My answer, everyone needs to stop with blame and work together to address bullying. To those who bully, I know that you are likely not doing this as a recreational hobby, I am sure you are lashing out due to some form of hurt. I challenge you every time you look to bully, to read the story of Megan Meier, as a reminder of how deeply your words can hurt and how far the consequences range. To the parents, I realize that more are the challenges and higher are the climbs today. You each face unique and legitimate challenges in raising your children. I challenge you not to be so quick to dismiss your children’s behavior as "just the way they are" or assuming the bullying is a response to someone else, "someone else must have started it". I further challenge you to set the example and not bully amongst other adults.

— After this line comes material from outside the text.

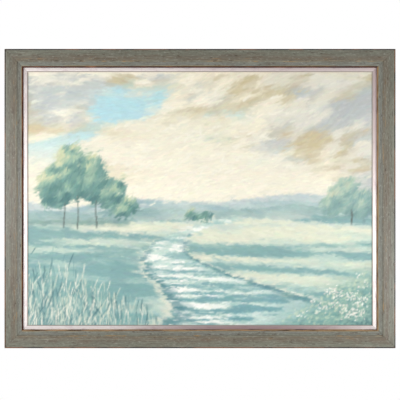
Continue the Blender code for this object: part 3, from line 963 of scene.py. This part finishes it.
def sketch_view(easel):
    """The whole view as colours, brush angles, where the small brush goes, and where water is."""
    x, y = easel.across, easel.down
    air = sketch_sky(easel)
    view = air.copy()
    angles = -0.3 + 0.9 * (easel.clouds(300, 200, 2) - 0.5)
    detail = np.full_like(x, 0.25)
    for level, rise, bumps, dark, light in HILLS:
        line = easel.skyline(level, rise, bumps)
        inside = smooth(-0.003, 0.003, y - line)
        slope = graded(easel.clouds(110, 40, 3, 0.5), ((0.3, dark), (0.7, light)))
        slope = blend(slope, "#DCDDD0", 0.55 * smooth(line, line + 0.07, y))
        view = blend(view, slope, inside)
        angles = np.where(inside > 0.5, 0.25 * np.sin(9 * x + 3 * level), angles)
        detail = np.maximum(detail, np.exp(-(((y - line) / 0.012) ** 2)))

    # The plain, with lit and shadowed bands and tufts. s runs from its far edge to its near one
    s = np.clip((y - HORIZON - 0.015) / (1 - HORIZON - 0.015), 0, 1)
    land = smooth(-0.003, 0.003, y - easel.skyline(HORIZON + 0.022, 0.006, 7))
    field = graded(s, ((0.0, "#C8D5CC"), (0.2, "#C6D5C6"), (0.5, "#B4CDC4"), (1.0, "#A4C3BD")))
    bands = easel.clouds(300, 26, 4, 0.05)
    field = blend(field, "#E4E3CB", 0.8 * smooth(0.5, 0.64, bands) * smooth(1.1, 0.4, s))
    field = blend(field, "#749FA0", 0.8 * smooth(0.5, 0.34, bands))
    tufts = easel.clouds(46, 30, 3)
    field = blend(field, "#739B9B", 0.5 * smooth(0.55, 0.72, tufts) * smooth(0.25, 0.8, s))
    view = blend(view, field, land)
    angles = np.where(land > 0.5, 0.05 + 0.35 * (easel.clouds(200, 90, 2) - 0.5), angles)
    thicket = smooth(0.40, 0.18, (1 - x) + 1.25 * (1 - y) + 0.12 * (tufts - 0.5))
    reeds = smooth(0.52, 0.24, x + 1.4 * (1 - y) + 0.12 * (tufts - 0.5))

    # The river, which bends and widens towards the viewer and mirrors the sky
    bend = 0.66 + 0.04 * s
    bend -= 0.30 * np.sin(math.pi * np.clip(s * 1.15, 0, 1) ** 0.75) * (1 - 0.35 * s)
    half = 0.016 + 0.05 * s + 0.27 * s**2
    wobble = 0.10 * (easel.clouds(120, 22, 3) - 0.5) * (0.25 + s)
    edge = (np.abs(x - bend) + wobble * (0.3 + half)) / half
    river = smooth(1.05, 0.95, edge) * smooth(0.0, 0.02, s)
    row = np.clip(((HORIZON - (y - HORIZON) * 0.95) * easel.rows).astype(int), 0, easel.rows - 1)
    column = np.broadcast_to(np.arange(easel.cols)[None, :], row.shape)
    water = air[row, column] * np.array([0.88, 0.95, 0.95])
    water = blend(water, "#A6C8C8", 0.42 + 0.25 * s)
    ripples = easel.clouds(90, 7, 3)
    shine = smooth(0.9, 0.2, np.abs(x - 0.36) * 2)
    water = blend(water, "#F8F7EF", 0.95 * smooth(0.5, 0.62, ripples) * shine)
    water = blend(water, "#5B8F98", 0.8 * smooth(0.5, 0.36, ripples) * (0.3 + 0.7 * s))
    water = blend(water, "#4E7C84", 0.8 * smooth(0.72, 1.0, edge) * smooth(0.05, 0.3, s))
    view = blend(view, water, river)
    view = blend(view, "#6F9A94", 0.75 * thicket)
    view = blend(view, "#7CA6A2", 0.6 * reeds)
    bank = np.exp(-(((edge - 1.06) / 0.05) ** 2)) * land * smooth(0.03, 0.12, s)
    view = blend(view, "#E4E2D0", 0.8 * bank * (1 - river))
    angles = np.where(river > 0.5, 0.0, angles)
    detail = np.maximum(detail, np.maximum(0.8 * river, 0.9 * bank))

    # The trees, lit from the upper left
    crown = np.full_like(x, -2.0)
    light = np.zeros_like(x)
    for middle_x, middle_y, radius_x, radius_y in CROWNS:
        u, v = (x - middle_x) / radius_x, (y - middle_y) / radius_y
        reach = 1 - np.sqrt(u**2 + v**2)
        crown = np.maximum(crown, reach)
        light = np.where(reach >= crown, -0.6 * u - 0.8 * v, light)
    leaves = smooth(-0.02, 0.10, crown + 0.85 * (easel.clouds(34, 26, 4) - 0.5))
    tone = np.clip(0.45 + 0.35 * light + 1.3 * (easel.clouds(20, 14, 3) - 0.5), 0, 1)
    green = graded(tone, ((0.0, "#557E7D"), (0.4, "#759C93"), (0.75, "#A3BEA6"), (1.0, "#CFD3AF")))
    green = blend(green, "#AFC3C0", 0.38 * (1 - smooth(0.6, 0.3, np.abs(x - 0.17))))
    view = blend(view, green, leaves)
    foot = np.exp(-(((y - 0.592) / 0.012) ** 2)) * smooth(0.33, 0.27, x)
    view = blend(view, "#6A8F8D", 0.75 * foot)
    angles = np.where(leaves > 0.5, -0.9 + 1.2 * (easel.clouds(30, 30, 2) - 0.5), angles)
    detail = np.maximum(detail, 0.9 * leaves)
    return view, angles, detail, river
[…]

One saying that I think is totally accurate is that children, no matter what the age will duplicate observed behaviors. Don't give your children bullying as a duplicatable behavior. And, for the love of God, your children should NEVER see you bully one of their peers. One Lori Drew is quite enough. Lastly, to my brother and sister educators, resources and growing less, classrooms are bursting at the seams, the obstacles are everywhere. My challenge to you is don't forget your role as a role model. Your voice is heard loud and clear in the vast majority of your students, even if their actions do not support it. Don't give up on these kids, don't just allow bullying to become a standard within your school, you have a voice.

In summary, we are all responsible. Accept your role. Join this wonderful movement to bring simple peace to our schools and communities. Make a difference today!